The students have up to July 20 to submit their academic documents for vetting before they can be admitted.

No public sensitisation
Dr Vincent Ssembatya, the quality assurance director, in a separate interview told Daily Monitor that some of the courses attracted few applicants because there was little or no public sensitisation after the review of some of their academic programmes.

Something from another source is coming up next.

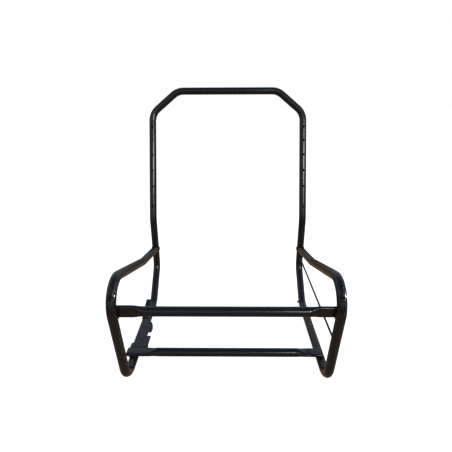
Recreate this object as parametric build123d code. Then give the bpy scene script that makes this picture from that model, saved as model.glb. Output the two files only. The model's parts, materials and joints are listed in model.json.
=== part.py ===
from build123d import *

import math
import os

# A bare tubular seat frame for a small vehicle. It stands on its two floor rails, so Z = 0 is the
# floor. The sitter faces -Y. X < 0 is the side with the slide latch. All sizes are in millimetres.

# The tube and the width of the frame
TUBE_R = 11.0
WALL = 1.5
BORE_R = TUBE_R - WALL
HALF_WIDTH = 240.0

# Corners of the side profile, as (Y, Z) of the tube's centre line
RAIL_Z = TUBE_R
FRONT_FOOT = (-256.0, RAIL_Z)
FRONT_TOP = (-323.4, 304.4)
SEAT_KINK = (-6.1, 201.2)
SEAT_JOINT = (178.8, 162.1)
REAR_FOOT = (85.4, RAIL_Z)
HIP = (178.9, 100.0)
LUMBAR = (171.4, 268.6)
TOP_BAR = (300.6, 656.1)
RAIL_SPLIT_Y = 44.4

# Bend radii of the centre line
FOOT_BEND = 48.0
FRONT_TOP_BEND = 54.0
KINK_BEND = 150.0
REAR_BEND = 50.0
LUMBAR_BEND = 70.0
HOOP_BEND = 50.0

# The hoop's cut corners
CORNER_ACROSS = 80.0
CORNER_DOWN = 71.0

# Drilled holes in the uprights: their heights and sizes
HOOK_HOLE_HEIGHTS = (550.0, 510.0, 466.5, 419.0, 371.0, 310.0)
HOOK_HOLE_R = 3.25
SMALL_HOLE_HEIGHTS = (265.0, 228.0)
SMALL_HOLE_R = 2.2

# Drain holes in the hoop's top corners, just inboard of the uprights
CORNER_HOLE_X = HALF_WIDTH - 10.0
CORNER_HOLE_Z = 592.0

# Cross tubes: where their centre lines are and how their ends are pressed flat
TAB_WIDTH = 29.4
TAB_THICKNESS = 9.0
TAB_CROWN = 0.2
FRONT_CROSS = (-287.8, 217.0)
FRONT_NECK = (176.0, 202.0)
FRONT_END = 246.0
LOWER_CROSS = (-178.6, 26.1)
LOWER_NECK = (176.0, 204.0)
LOWER_END_LATCH_SIDE = 257.0
LOWER_END_FAR_SIDE = 243.0
LEFT_TAB_TILT = 2.0
RIGHT_TAB_TILT = 13.0

# The seat side tubes stop this far short of the uprights' centre lines, and are coped to them
COPE_GAP = 3.0

# Weld beads stand this far off the tubes that they join
BEAD = 2.6
RING_BEAD = 1.0
RING_BEAD_WIDTH = 6.0

# Inner sleeves where the side loops meet the hoop
SPIGOT_R = BORE_R - 0.05
SPIGOT_LENGTH = 38.0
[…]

He added that some of the programmes were merged to remove duplications to effectively utilise the university’s human resource to deliver quality services but also called upon schools to prioritise career guidance as some of the students fail to get admitted because of wrong choices.
For instance, he said courses such as Diary Industry and Business, Poultry Industry and business, Feed Industry, Leather, Commercial Insects and Wildlife, Ranching and Meat which were independent were merged to create one course they named Bachelor of Industrial Livestock and Business and the students will specialise in their areas of interest when they join second year.

“We need time to tell people before we can get big numbers. Every time you make changes, people need to be sensitised. There was a curriculum review to remove duplications and we are also trying not to split resources into different classes. Some programmes got too many applicants and others got too few. Even us we get surprised, we don’t know how we got to all that. But second application will help,” he said.